Sunday, March 17, 2013

More Marbled Paper: Lots of Color

I've done three marbling sessions since my last post. The photo (above) is one from the very last session - I like it a lot. I love the colors and I love the shapes: circles and loops/hoops.

For the first batch (of the three) I used week-old size and didn't have much success. It looked like the paint was cracked all over, rather than covering the size smoothly. It's hard to see here, but this one was on a light blue Strathmore charcoal paper. It looks washed out to me, because it doesn't have the white paper as the background to make the colors stand out. I won't repeat using that colored paper anytime soon.
Another one from that first batch:
I think this one is pretty with all the orange and pink and dark blue. Plus I like the lines. I especially like how the yellow/orange/red turned out:
This was just a pull of some of the left over of the above, which is why it only covered half the page:
After that, I made some new size (using carageenan) but realized after pouring it from the blender to the tray that half the carageenan powder was stuck to the side of the blender.
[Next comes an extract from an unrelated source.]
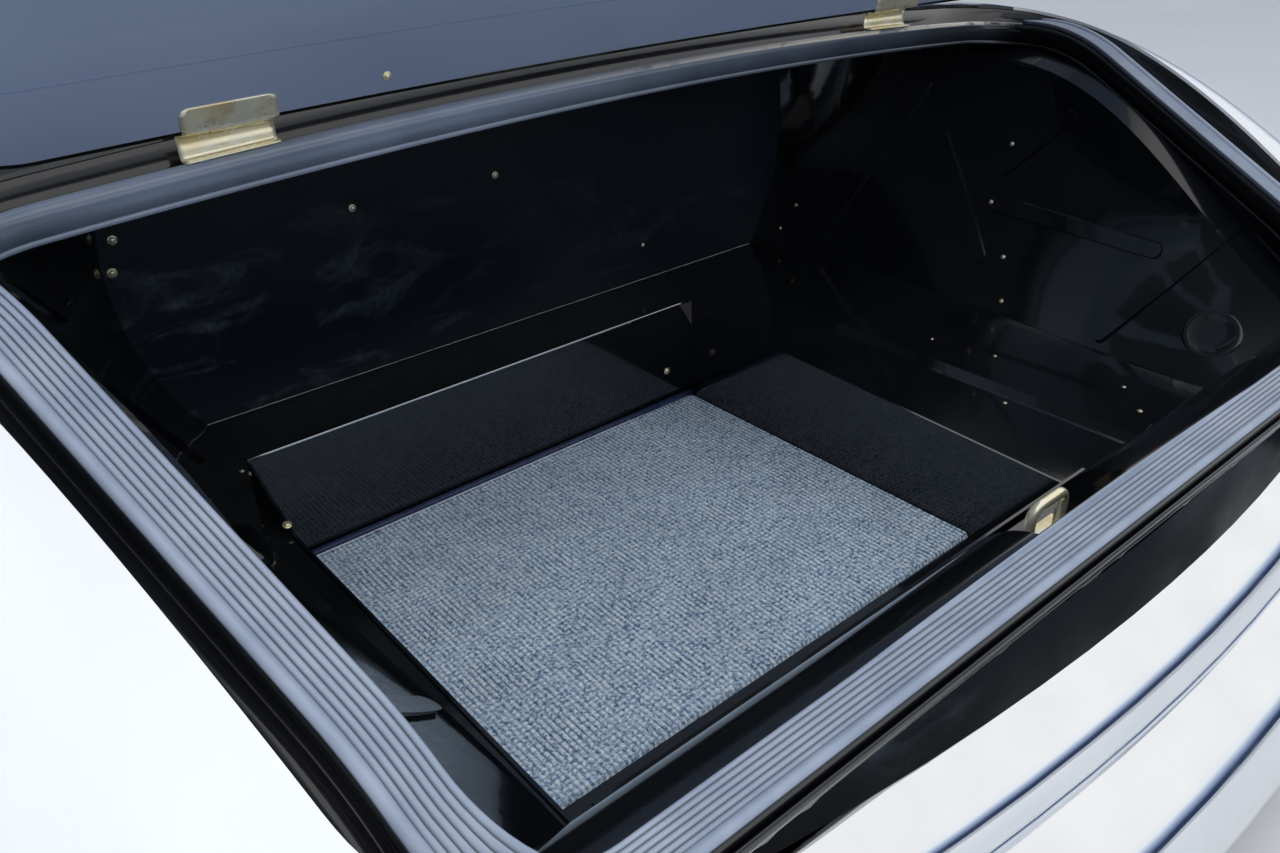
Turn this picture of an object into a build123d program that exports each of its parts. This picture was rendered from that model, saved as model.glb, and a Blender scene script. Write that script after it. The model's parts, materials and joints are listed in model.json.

I used the size after letting it sit for only a few hours in the refrigerator. I also alumed up a bunch of Masa White on the smooth side, which is what I used for the last two batches. I like this pink/red one the most. But look closely at it - the paint is all feathered when I really want it to be gloriously smooth! I don't know what's going on, so that's frustrating! But it's still lovely even though it's not the marbled paper of my dreams:
I don't like this one at all:
I think it was due to the thickness (insufficient) of the size, and that I hadn't allowed enough time for it to sit. All in all, I've stopped 'testing' non-alumed papers though - there really is no point, since it's clear that alumed papers turn out much better than non-alumed papers.
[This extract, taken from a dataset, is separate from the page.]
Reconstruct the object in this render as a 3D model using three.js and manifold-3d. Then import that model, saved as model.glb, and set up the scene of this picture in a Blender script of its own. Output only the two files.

I did mess around with the paint at the bottom of the pan after that batch. Here are some non-alumed japanese fibrous papers that I pressed into the leftover paint scraps at the bottom of the tray after pouring off the size. Look how pretty this is:

I made another batch of size and let it sit overnight. The paint did not spread as much as I would have liked, and the paint had tiny 'cracks' again. I'm wondering if that's because I didn't let it come to room temp (after taking it from the refrigerator) before using it. Amidst all the lessons learned, I did play around with a few techniques, including making a comb with nails and cardboard, and a double rake:

Because of how the paint was 'cracking/feathering,' I didn't have much success combing the paint. Here is the size with paint dropped on it:
This is the paint with one pass with the comb. I then made another pass going back the other direction, then raked it in zigzags (based on something I read online, trying to make the 'peacock' pattern - no such luck here):
I wanted it to be a beautiful peacock pattern like this one I saw on the internet, but instead I got this result:
I'm going to look for a good book with detailed pattern how-to, not just a written explanation, but pictures or diagrams. I haven't found any really good (free) resources on the web yet for making the more intricate patterns. Of course, it would help if I could figure out why my paint is feathering/cracking all over the place. Maybe it's the airbrush medium I'm using.
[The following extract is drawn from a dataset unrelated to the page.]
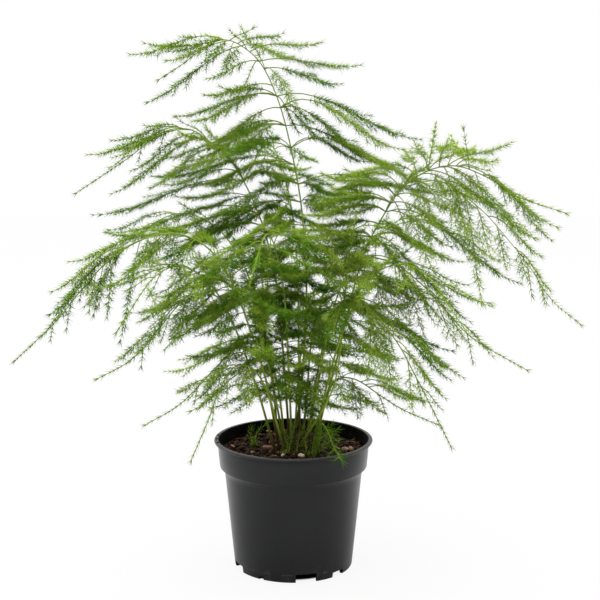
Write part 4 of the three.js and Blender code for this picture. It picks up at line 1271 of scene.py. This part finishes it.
# The room's light from in front and behind with the y between which it changes, and the light added
# from above with its heights. Then the floor: what it throws back and how it looks to the camera,
# with the radii between which it brightens from the pot's underside outwards.
STUDIO = {
    "front": 0.14, "back": 2.3, "depth": (-0.6, 0.15), "above": 0.7, "heights": (0.25, 0.8),
    "floor_size": 6, "floor_bounce": 0.5, "floor_shade": 0.05, "floor_glow": 0.89,
    "floor_radii": (0.037, 0.0395),
}


def make_camera():
    camera = bpy.data.objects.new("camera", bpy.data.cameras.new("camera"))
    camera.location = CAMERA["place"]
    camera.rotation_euler = (math.radians(90 - CAMERA["pitch"]), 0, 0)
    camera.data.lens = CAMERA["lens"]
    bpy.context.scene.collection.objects.link(camera)
    bpy.context.scene.camera = camera


def make_lamp():
    lamp = bpy.data.lights.new("top_light", "AREA")
    lamp.size, lamp.energy = LAMP["size"], LAMP["watts"]
    light = bpy.data.objects.new("top_light", lamp)
    light.location = LAMP["place"]
    way = Vector(LAMP["target"]) - Vector(LAMP["place"])
    light.rotation_euler = way.to_track_quat("-Z", "Y").to_euler()
    bpy.context.scene.collection.objects.link(light)


def stage_node(tree, kind, links, **values):
    """A node of the stage: its sockets' links by name, then their values."""
    node = tree.nodes.new("ShaderNode" + kind)
    for name, socket in links.items():
        tree.links.new(socket, node.inputs[name])
    for name, value in values.items():
        node.inputs[name.replace("_", " ")].default_value = value
    return node.outputs


def stage_ramp(tree, value, ends, levels):
    """A value of the stage that runs from one level to another between two ends."""
    return stage_node(tree, "MapRange", {"Value": value}, From_Min=ends[0], From_Max=ends[1],
                      To_Min=levels[0], To_Max=levels[1])["Result"]


def make_world():
    """A white room that is darker where the camera stands."""
    world = bpy.data.worlds.new("studio")
    bpy.context.scene.world = world
    world.use_nodes = True
    tree = world.node_tree
    way = stage_node(tree, "TexCoord", {})["Generated"]
    _, y, z = stage_node(tree, "SeparateXYZ", {"Vector": way})
    behind = stage_ramp(tree, y, STUDIO["depth"], (STUDIO["front"], STUDIO["back"]))
    above = stage_ramp(tree, z, STUDIO["heights"], (0, STUDIO["above"]))
    total = tree.nodes.new("ShaderNodeMath")
    tree.links.new(behind, total.inputs[0])
    tree.links.new(above, total.inputs[1])
    seen = stage_node(tree, "LightPath", {})["Is Camera Ray"]
    strength = stage_node(tree, "Mix", {"Factor": seen, "A": total.outputs[0]}, B=1.0)["Result"]
    tree.links.new(strength, tree.nodes["Background"].inputs["Strength"])
    tree.nodes["Background"].inputs["Color"].default_value = (1, 1, 1, 1)


def make_floor():
    """A floor that the camera sees white, and that throws little light back up at the plant."""
    deselect()
    bpy.ops.mesh.primitive_plane_add(size=STUDIO["floor_size"], location=(0, 0, 0))
    floor = bpy.context.object
    floor.name = "floor"
    paper = bpy.data.materials.new("studio_floor")
    paper.use_nodes = True
    tree = paper.node_tree
    shader = tree.nodes["Principled BSDF"]
    shader.inputs["Roughness"].default_value = 1.0
    shader.inputs["Specular IOR Level"].default_value = 0.0
    shader.inputs["Emission Color"].default_value = (1, 1, 1, 1)
    seen = stage_node(tree, "LightPath", {})["Is Camera Ray"]
    place = stage_node(tree, "TexCoord", {})["Object"]
    away = tree.nodes.new("ShaderNodeVectorMath")
    away.operation = "LENGTH"
    tree.links.new(place, away.inputs[0])
    clear = stage_ramp(tree, away.outputs["Value"], STUDIO["floor_radii"],
                       (0, STUDIO["floor_glow"]))
    tone = stage_node(tree, "Mix", {"Factor": seen}, A=STUDIO["floor_bounce"],
                      B=STUDIO["floor_shade"])["Result"]
    glow = stage_node(tree, "Mix", {"Factor": seen, "B": clear}, A=0.0)["Result"]
    tree.links.new(tone, shader.inputs["Base Color"])
    tree.links.new(glow, shader.inputs["Emission Strength"])
    floor.data.materials.append(paper)


def make_studio():
    bpy.context.scene.view_settings.view_transform = "Standard"
    make_world()
    make_lamp()
    make_floor()


# ---------------------------------------------------------------- the whole plant
def make_fern():
    draw = make_draw(SEED)
    finish = foliage_finish("foliage")
    for name, parts in FRONDS.items():
        frond = grow_frond(name, parts, draw, finish)
        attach(frond, "root")
        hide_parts(f"frond_{name}")


make_camera()
make_studio()
make_pot()
make_soil()
make_litter()
make_fern()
On this one I only combed part of the surface, and didn't comb the left side. I like the dark purple rings around silver and pink paint with green. The colors in this one are wonderful:
I liked the rings of dark purple in the above one, and because of the feathering problems, I started dropping paint inside drops of paint over and over, and leaving them just like that without combing them. I came up with the following pieces (plus the one at the top of the post, which is my favorite).

At the very end of the batch, I dropped paint onto the size in the shape of a flower and pulled this one. The size was tired at that point, and the paint did not adhere as much to the paper:
Finally I did this one on the Kitakata (Japanese) paper, no alum. I really like it, especially the yellow on the inside, and the way it kind of pools outward between the blue circles.

Tuesday, March 12, 2013

Marbled Paper Part 2: Process (Now this is more like it!)

I gave the marbling another go. This time I loved the results. I only did four rounds for a total of 6 papers (two whole sheets, and four half sheets). The above oranges were from the same pull, as with the pinks (not sure if 'pull' is the right word, but it sounds good to me - I'm referring to laying the paper down on the paint and lifting it back up). Everything I got around to doing had been alumed (I used the regular amount this time: 1/2 TBSP to 1/2 cup water, which was enough to sponge alum onto 10-12 pieces of paper, plus some liquid left over - no use making up more solution than necessary). I didn't get around to using a bunch of other alumed papers, not to mention the papers without alum that I was going to use as a control. This time each one took me much longer because I was careful not to put down too much paint. I took a lot more time and by the time I had done these 6 sheets, it was time to call it a day.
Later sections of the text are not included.